Ask Mary Jo: Family causing friction & healing from resentful feelings

Hi Mary Jo,

What would be your advice if you have family members spreading lies about you to other family members causing friction?



It’s so difficult when a family member is toxic and resorts to telling lies about you. You cannot change your family members, but you can change you.  Many psychologists warn families that sometimes the best and only option is to separate completely from the family. However, you may be able to avoid this if you know who caused the drama and what part you played. Separating yourself from one destructive family member is much easier than leaving your whole family. These suggestions can help:

  1. Get clear about who the toxic drama makers are. Drama is confusing, and sometimes it looks as though everyone is involved with contributing to lies about others. If you avoided taking action in the past to avoid dealing with conflicts, it’s possible you’ve contributed by enabling it to continue.
  2. Reset your own boundaries. Sometimes when family members attack, other family members form cliques and take sides. If you’ve taken sides or contributed to the gossip, it’s important to readjust and refocus your boundaries; focus on taking care of yourself and your children. Taking a personal retreat from your family to realign your personal boundaries with your core values is a wonderful way to gain insight.
  3. Practice your new boundaries at the next family get together. When a toxic family member acts out, it can be like a forest fire; it will burn everyone. Containing the fire (in this case the toxic family member) and keeping strong boundaries for your children will ensure their safety. This may mean when you visit you have a safe, neutral place to stay and a set amount of time you will stay with your family.
  4. If necessary, cut ties with your family. Many families have predictable drama. For example, families with poor coping strategies turn to drugs, alcohol, or fighting with each other when faced with situations out their control. If you’re born into this type of family, it’s important that you learn healthy coping mechanisms so you can escape their high drama times in order to ensure your safety.

Hey Mary Jo,

Can you ever heal from resentful feelings and how?

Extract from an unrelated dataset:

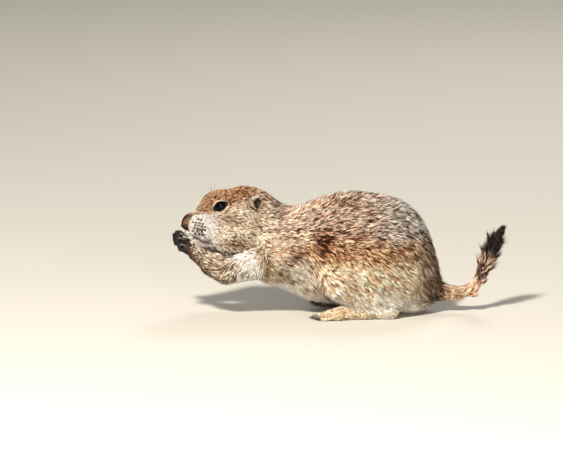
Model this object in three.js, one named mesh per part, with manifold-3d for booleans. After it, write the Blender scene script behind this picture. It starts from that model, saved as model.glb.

When resentment has its hooks in you, it can feel as though you’ll erupt at the smallest thing. There is often bitterness from this held in anger, which causes an inability to trust again. Letting go of resentment means making peace and forgiving. Although there is no one way to heal resentment, these methods usually help:

  1. Get clear about why it’s so difficult to let go. Hanging onto resentment often becomes part of your identity, even without your awareness. You hang onto something destructive to preserve your sense of self. Realizing that hanging onto anger is destroying only you can help you find healthier coping mechanisms.
  2. See the other person’s perspective. In many cases, there was either a misunderstanding or unspoken, hurt feelings. Be able to look at the situation from both sides. You’ll become more understanding and loosen resentment’s grip.
  3. Practice gratitude. When resentment bubbles up inside, try visualizing a list of all you’re grateful for. Resentfulness is fueled by self-victimization, so focusing your attention on gratitude makes it more difficult to feel resentful.
  4. Work with a therapist. If you feel such anger that none of these methods help, therapy is a wonderful option. There is no shame in getting help to live your life free of resentment.